Cet aveu de l'auteur donne le ton à l'ensemble de son livre. C'est que Philippe Marczewski est amoureux de la Cité Ardente envers laquelle , comme tout amoureux, il éprouve de l'attirance et parfois du rejet.
Même lors de séjours à l'étranger, il ne peut s'empêcher de penser à elle. « Il m'arrive, quelquefois, de regarder Liège depuis les hauteurs, et je peux y voir Sheffield, celle dont je me souviens, et les quartiers et les immeubles  éparpillés dans les villes du monde où j'ai cru voir des morceaux de Liège. » (p.18)
C'est à une visite originale de Liège et de ses alentours (banlieues et campagnes) « bâtarde latine et germanique, attirée par le Sud et retenue au Nord» que l'écrivain invite le lecteur en croisant les approches par une exploration personnelle, géographique, historique, ethnographique, paysagiste, onirique...
Au gré de ses pérégrinations, il fait revivre, parfois avec un parfum de nostalgie, le passé de la ville « surnommée l'Athènes du Nord, un des centres mondiaux de la sidérurgie, haut lieu du jazz ».
La traversée de friches industrielles est l'occasion de relater l'arrivée des Italiens, parqués d'abord dans des baraquements en tôle, venus extraire le charbon des entrailles de la terre, vivant dans des corons à l'horizon limité par des terrils.
Il nous apprend aussi que les Polonais, comme ce fut le cas pour ses grands-parents, ont précédé les Italiens pour descendre dans la mine.

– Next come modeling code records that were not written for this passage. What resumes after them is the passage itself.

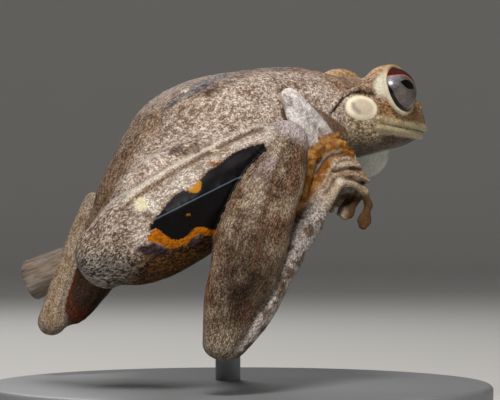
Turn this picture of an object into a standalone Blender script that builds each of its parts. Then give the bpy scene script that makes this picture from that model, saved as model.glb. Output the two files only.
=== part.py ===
"""Western laughing tree frog, life size, crouched across a cut twig on a plain display stand.

Metres, +Z up, the frog's head towards +X and its left side towards +Y. The tables are in millimetres,
with x measured forward from the vent, y to the frog's left and z up from the underside of the base.
"""

import math

import bmesh
import bpy
import numpy as np
from mathutils import Matrix, Vector

# Overall dimensions in millimetres
MM = 0.001
GAP = 0.3
STAND_CENTRE = (20.0, 2.0)
BASE_RADIUS = 28.0
BASE_HEIGHT = 4.0
BASE_CHAMFER = 0.6
ROD_RADIUS = 1.4
ROD_Y = 7.3
HOLE_DEPTH = 2.5
NECK_X = 28.0
EYE_CENTRE = (35.45, -5.3, 36.15)
EYE_RADIUS = 2.75
EYE_AXIS = (0.40, -0.85, 0.27)
LID_RADIUS = 3.24
LID_BACK = 0.5
TYMPANUM_CENTRE = (30.2, -7.0, 34.3)
TYMPANUM_RADII = (2.0, 1.35, 0.55)
NOSTRIL_BUMP = (41.0, -2.0, 34.6)
NOSTRIL_RADIUS = 0.72
TYMPANUM_TILT = (0.0, -1.0, 0.22)
FOLD_RADIUS = 0.5
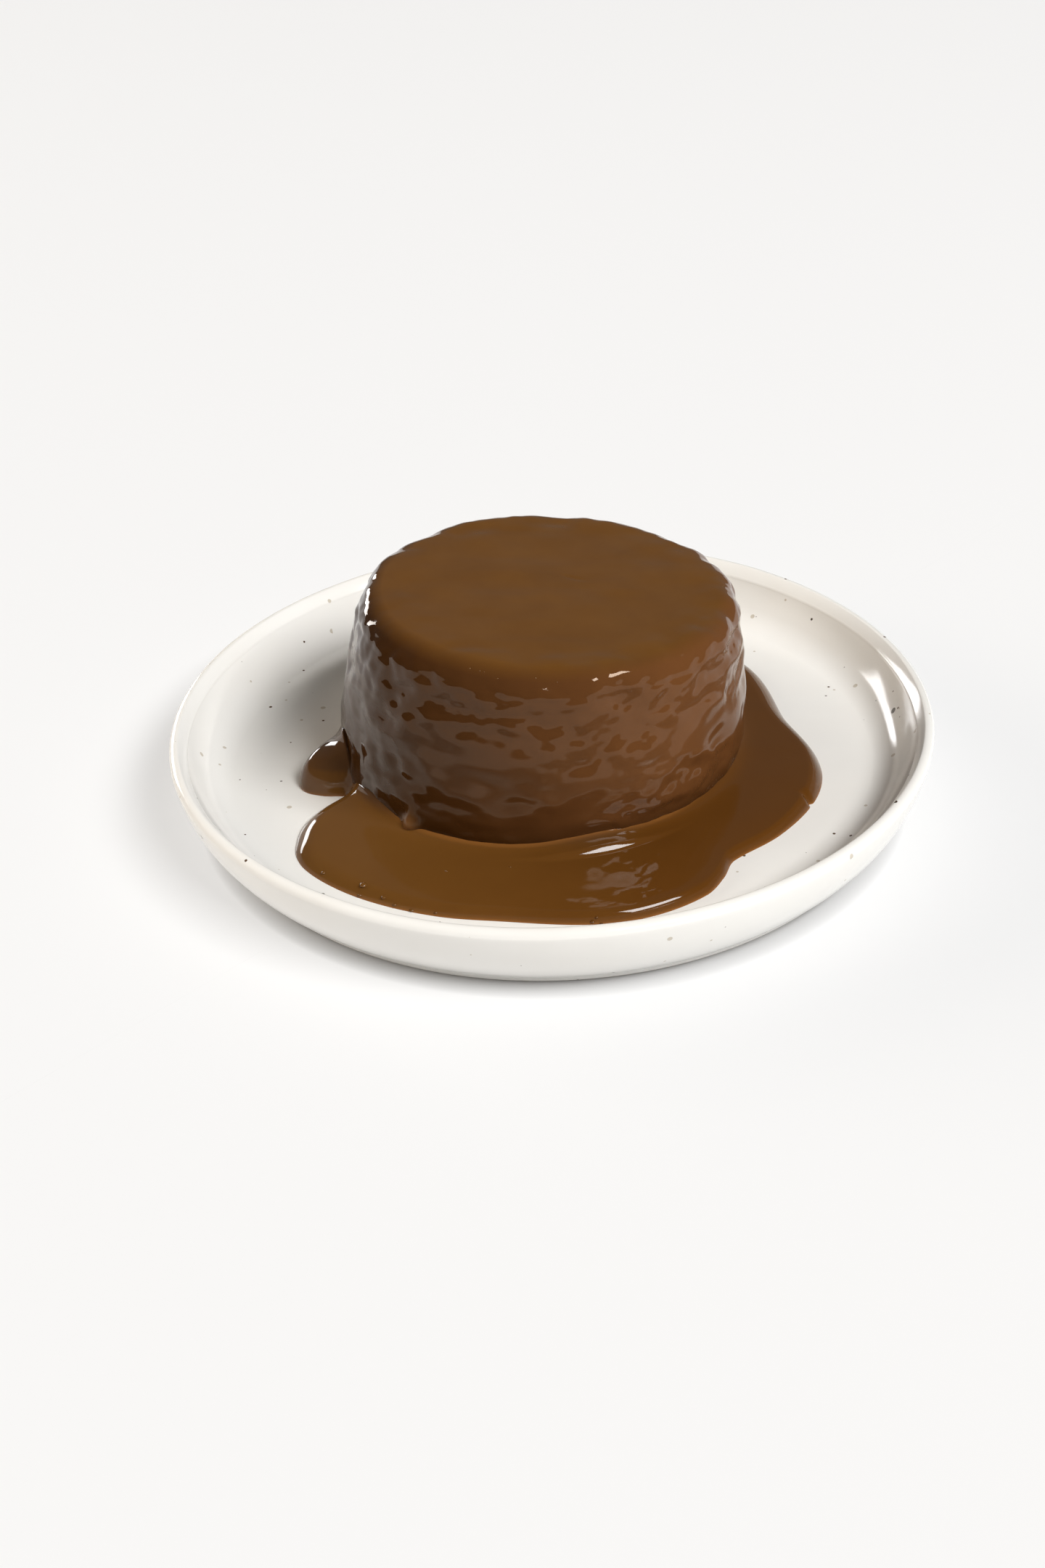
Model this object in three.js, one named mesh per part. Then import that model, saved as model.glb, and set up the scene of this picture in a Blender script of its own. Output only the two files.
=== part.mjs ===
// Chocolate lava cake on its dessert plate, with the chocolate sauce that ran down and pooled round it.
//
// Three separate pieces: the stoneware plate, the moulded cake and the ring of sauce on the plate.
// Millimetres, +Z up. The origin is the centre of the plate's foot, on the table.
// -Y is the front, where the sauce reaches furthest; +X is the right.

import * as THREE from "three";

// ---------------------------------------------------------------- driving dimensions

// Plate: a low coupe plate with a rolled lip and a ground foot ring.
const PLATE_RADIUS = 77.5;
const PLATE_HEIGHT = 18;
const PLATE_SEGMENTS = 64;
const LIP_OUTER_ROUND = 1.5;
const LIP_INNER_ROUND = 1.25;
const LIP_INNER_RADIUS = 73.9; // where the wall of the well meets the lip
const LIP_INNER_LEVEL = 15.1;
const LIP_OUTER_TURN = 115; // degrees turned over the lip's outer rounding, then over its inner one
const LIP_INNER_TURN = [120, 170];
const WELL_LEVEL = 8; // top of the well's flat floor
const WELL_FLAT_RADIUS = 65.2;
const WELL_FILLET = 7.2;
const WELL_WALL_ANGLE = 55; // degrees from the floor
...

Parfois, le souvenir personnel se transforme en émotion lorsque l'auteur retourne sur les lieux de son enfance et évoque son exploration du bois des Cochons devenu un parc résidentiel, un des chapitres les plus touchants du livre.
Cet ouvrage bien documenté est aussi l'occasion de rappeler un bout d'histoire ou de remettre à l'honneur un personnage célèbre tel Georges Nagelmackers, le fondateur des wagons-lits européens et de l'Orient Express où il engloutit la plus grande partie de sa fortune... avant d'être enterré dans un cimetière abandonné à Angleur.

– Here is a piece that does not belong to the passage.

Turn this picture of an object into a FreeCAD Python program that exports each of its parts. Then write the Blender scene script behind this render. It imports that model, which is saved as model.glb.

L'originalité est omniprésente comme lorsque l'auteur propose une visite de Liège en utilisant ses nombreux escaliers. « … les escaliers de Liège sont une route secrète qui mène au centre de la terre en passant par les siècles anciens, un raccourci dans l'espace-temps grâce auquel on peut faire le tour de la ville en passant par le Moyen Âge, gagner les champs sans quitter le centre, car les escaliers de Liège sont un mystère, un trou noir, une porte des étoiles, on ne s'y aventure pas si l'on craint de se perdre dans leur labyrinthe. » (p.122)

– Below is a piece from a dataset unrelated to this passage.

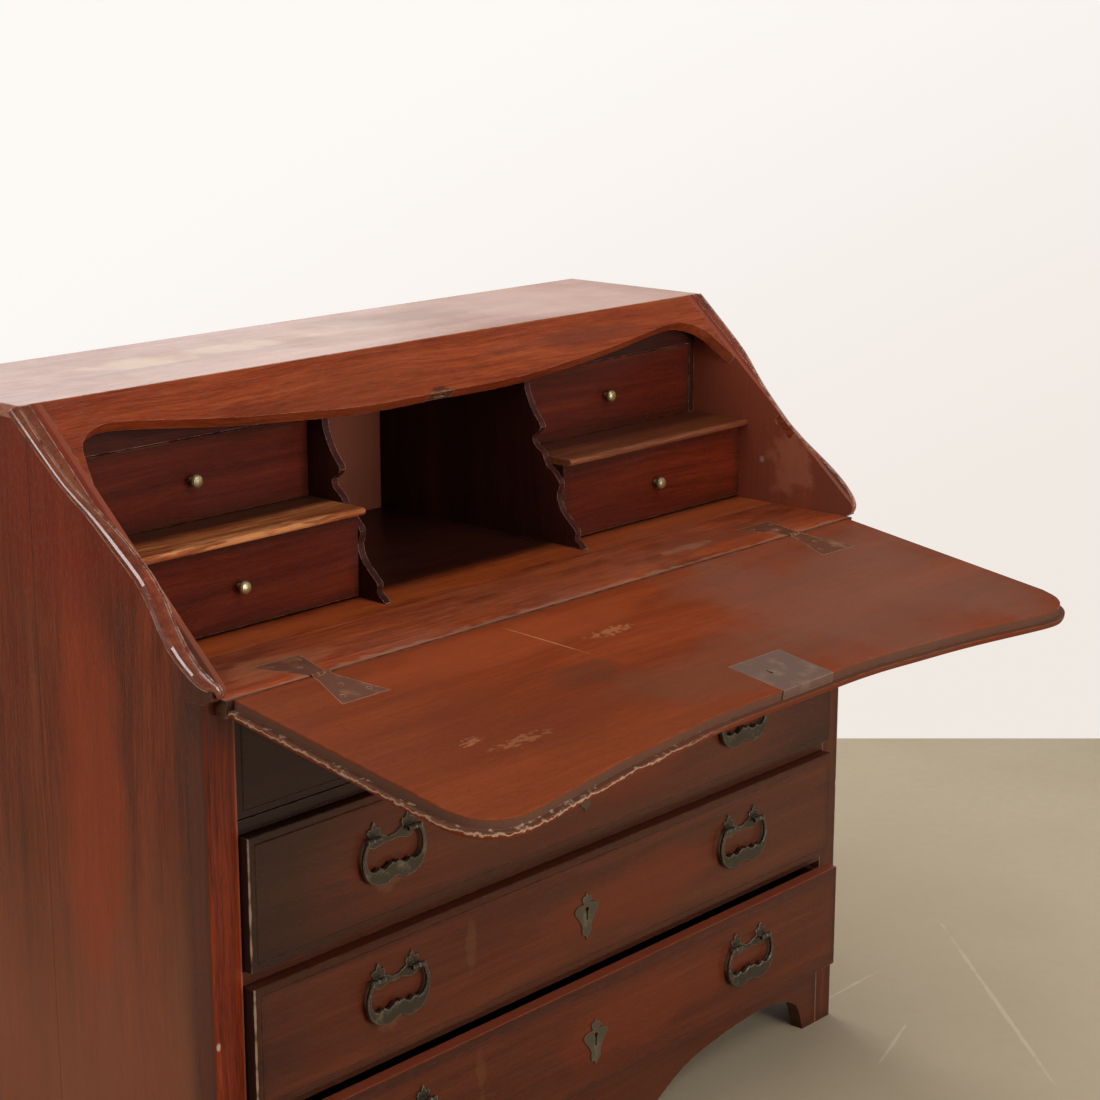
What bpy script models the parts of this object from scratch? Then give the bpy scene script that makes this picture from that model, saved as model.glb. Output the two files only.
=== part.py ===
"""Secretary desk with a shaped fall lid, three wide drawers and four small inner drawers.

Metres, +Z up, +X to the right as seen from the front, the front towards -Y.
The origin is on the floor, in the middle of the box of the desk with its lid down.
Depths are measured from the back of the case towards the front.
"""

import math

import bmesh
import bpy
from mathutils import Vector

# ---- Overall sizes ----
WIDTH = 1.218  # over the edge mouldings
HEIGHT = 1.045
TOP_DEPTH = 0.248
CASE_DEPTH = 0.528  # back of the case to the front of the posts
WRITING_Z = 0.762  # upper face of the writing surface
NOSING = 0.021  # writing surface in front of the posts

# ---- Boards of the case ----
SIDE_T = 0.014
TOP_T = 0.016
BACK_T = 0.012
WRITING_T = 0.020
WRITING_FRONT = 0.136  # front writing board, from its edge back to the joint
POST_W = 0.041
POST_D = 0.030
POST_ROUND = 0.007
TOP_PROUD = 0.015  # top board beyond the sides
RAIL_H = 0.0155
GUIDE_H = 0.020
FASCIA_T = 0.020
APRON_T = 0.020
BASE_H = 0.1025  # top of the bottom board
ROW_HEIGHTS = (0.1523, 0.1529, 0.1608)  # openings of the wide drawers, from below

# ---- Edge moulding and cheek nose ----
MOULDING_PROUD = 0.009  # moulding beyond the top board, at its upper end
MOULDING_FLAT = 0.0028  # flat of the moulding inside its quirk
MOULDING_WALL = 0.0015  # upright edge below the round
QUIRK = 0.0012  # half width and depth of the quirk's groove
NOSE_R = 0.011
NOSE_OUT = 0.0205  # cheek nose in front of the posts
NOSE_DROP = 0.006  # underside of the nose below the writing surface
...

Liège ne serait pas ardente sans ses bistrots typiques. L'auteur nous livre une description haut en couleurs de certains d'entre eux, fréquentés par des descendants d'immigrés italiens ou siciliens qui passent leur temps à se disputer lors de parties de cartes sans cesse recommencées.
« Il m'arrive souvent de me dire que les cafés et les bars ont pour Liège la même importance que les pieux qui supportent Venise et l'empêchent de sombrer dans la fange, tant ils sont profondément enfoncés dans son sol et son histoire, au-delà de la boue, jusqu'au roc. » (p.210)
Mais Philippe Marczewski est aussi un grand amateur de jazz. Dans le chapitre intitulé « Blues pour trois tombes et un fantôme », il ressuscite avec passion des grandes figures tels Chet Baker, Jacques Peltzer et quelques autres qui sont toutes passées par Liège ou y ont vécu, vivotant de bouts de chandelle ou de cachets minables. Il va même jusqu'à se rendre au cimetière de Robermont pour se recueillir sur leur tombe.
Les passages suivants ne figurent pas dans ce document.